- DATA LINES:

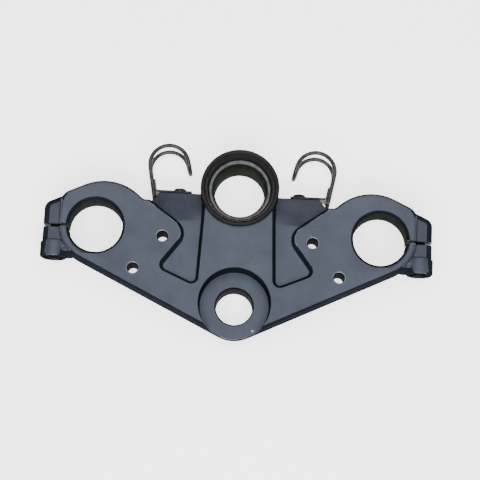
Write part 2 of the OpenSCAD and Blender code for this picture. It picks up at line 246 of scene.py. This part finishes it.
def add_relief(tree, shader, grain, strength, depth):
    """Lets the grain stand out of the surface, so that it catches the light."""
    relief = tree.nodes.new("ShaderNodeBump")
    feed(tree, relief.inputs["Strength"], strength)
    feed(tree, relief.inputs["Distance"], depth)
    feed(tree, relief.inputs["Height"], grain.outputs["Height"])
    feed(tree, shader.inputs["Normal"], relief.outputs["Normal"])


# Slate paint: the tint of its sheen, how much rougher its roughest spots are, its dust,
# and what shows on rubbed edges and in the one chip beside the stem bore.
slate_tint = (0.74, 0.82, 1.0)
slate_rougher = 0.07
dust_lightness = 1.5
rubbed_slate = (0.13, 0.14, 0.16)
chip_metal = (0.26, 0.27, 0.29)
chip_place = (0.0147, -0.0182, 0.020)
chip_radius = 0.0025
# Where the grain's tone runs from dark paint to light, and its bump's strength and depth.
paint_tones = (0.3, 0.7)
paint_relief = (0.35, 0.00025)


def slate_paint(name, index, gloss, dark, light, smoothest):
    """Slate paint on the cast skin, with dust specks and its edges a little rubbed."""
    material, tree, shader = new_finish(
        name, {"IOR": index, "Specular IOR Level": gloss, "Specular Tint": slate_tint})
    grain = place_group(tree, cast_grain, Scale=1300.0, Broad_Scale=45.0)
    specks = place_group(tree, flecks, Scale=420.0, Size=0.14, Share=0.58)
    worn = place_group(tree, edge_wear, Breakup_Scale=170.0)
    bare = place_group(tree, chip, Place=chip_place, Radius=chip_radius)
    paint = mottle(tree, grain, paint_tones, dark, light)
    dust = tuple(dust_lightness * value for value in light)
    dusty = blend_colours(tree, specks.outputs["Mask"], paint, dust)
    rubbed = blend_colours(tree, worn.outputs["Mask"], dusty, rubbed_slate)
    chipped = blend_colours(tree, bare.outputs["Mask"], rubbed, chip_metal)
    feed(tree, shader.inputs["Base Color"], chipped)
    rough = spread(tree, grain.outputs["Tone"], *paint_tones,
                   smoothest, smoothest + slate_rougher)
    feed(tree, shader.inputs["Roughness"], rough)
    add_relief(tree, shader, grain, *paint_relief)
    return material


def collar_black():
    """The same paint on the lock collar, blackened by grease and handling."""
    material, tree, shader = new_finish(
        "blackened collar paint",
        {"Specular IOR Level": 0.14, "Specular Tint": (0.90, 0.88, 1.0)})
    grain = place_group(tree, cast_grain, Scale=1300.0, Broad_Scale=90.0)
    worn = place_group(tree, edge_wear, Breakup_Scale=220.0)
    paint = mottle(tree, grain, paint_tones,
                   dark=(0.0065, 0.0065, 0.007), light=(0.0135, 0.013, 0.0135))
    rubbed = blend_colours(tree, worn.outputs["Mask"], paint, (0.09, 0.09, 0.095))
    feed(tree, shader.inputs["Base Color"], rubbed)
    rough = spread(tree, grain.outputs["Tone"], *paint_tones, low=0.50, high=0.60)
    feed(tree, shader.inputs["Roughness"], rough)
    add_relief(tree, shader, grain, *paint_relief)
    return material


# Where the grain's tone runs from dark metal to light.
metal_tones = (0.35, 0.65)


def cut_metal(name, even, fine, broad, dark, light, rough, relief=None):
    """Bored, faced or drilled aluminium, bare of paint."""
    material, tree, shader = new_finish(name, even)
    grain = place_group(tree, cast_grain, Scale=fine, Broad_Scale=broad)
    feed(tree, shader.inputs["Base Color"], mottle(tree, grain, metal_tones, dark, light))
    patchy = spread(tree, grain.outputs["Height"], *grain_heights, *rough)
    feed(tree, shader.inputs["Roughness"], patchy)
    if relief:
        add_relief(tree, shader, grain, *relief)
    return material


satin_paint = slate_paint("satin slate paint", index=1.5, gloss=0.31, smoothest=0.37,
                          dark=(0.0230, 0.0265, 0.0375), light=(0.0405, 0.0455, 0.0605))
ear_paint = slate_paint("dulled slate paint", index=1.5, gloss=0.20, smoothest=0.40,
                        dark=(0.0220, 0.0250, 0.0325), light=(0.0375, 0.0410, 0.0515))
# The walls' paint, darker than the top's: painted shade on faces steep enough to lie in
# shade.
shaded_wall_paint = slate_paint("matt slate paint, painted shade", index=1.15, gloss=0.003, smoothest=0.60,
                         dark=(0.0070, 0.0086, 0.0120), light=(0.0116, 0.0140, 0.0188))
collar_paint = collar_black()
# The bores of the forks and the lock, gone greenish brown with grease and time.
aged_bore = cut_metal("aged bore", {"Specular IOR Level": 0.003}, fine=500.0, broad=120.0,
                      dark=(0.008, 0.0115, 0.008), light=(0.017, 0.022, 0.0165),
                      rough=(0.60, 0.75), relief=(0.15, 0.0001))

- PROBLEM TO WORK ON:
Exactly as written, please reproduce the lines from the first line of the data to the line containing "paint_relief = (0.35, 0.00025)", inclusive, and nothing else.

- WRITTEN SOLUTION:
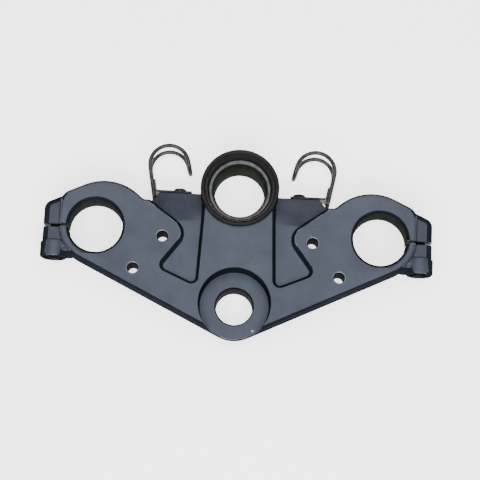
Write part 2 of the OpenSCAD and Blender code for this picture. It picks up at line 246 of scene.py. This part finishes it.
def add_relief(tree, shader, grain, strength, depth):
    """Lets the grain stand out of the surface, so that it catches the light."""
    relief = tree.nodes.new("ShaderNodeBump")
    feed(tree, relief.inputs["Strength"], strength)
    feed(tree, relief.inputs["Distance"], depth)
    feed(tree, relief.inputs["Height"], grain.outputs["Height"])
    feed(tree, shader.inputs["Normal"], relief.outputs["Normal"])


# Slate paint: the tint of its sheen, how much rougher its roughest spots are, its dust,
# and what shows on rubbed edges and in the one chip beside the stem bore.
slate_tint = (0.74, 0.82, 1.0)
slate_rougher = 0.07
dust_lightness = 1.5
rubbed_slate = (0.13, 0.14, 0.16)
chip_metal = (0.26, 0.27, 0.29)
chip_place = (0.0147, -0.0182, 0.020)
chip_radius = 0.0025
# Where the grain's tone runs from dark paint to light, and its bump's strength and depth.
paint_tones = (0.3, 0.7)
paint_relief = (0.35, 0.00025)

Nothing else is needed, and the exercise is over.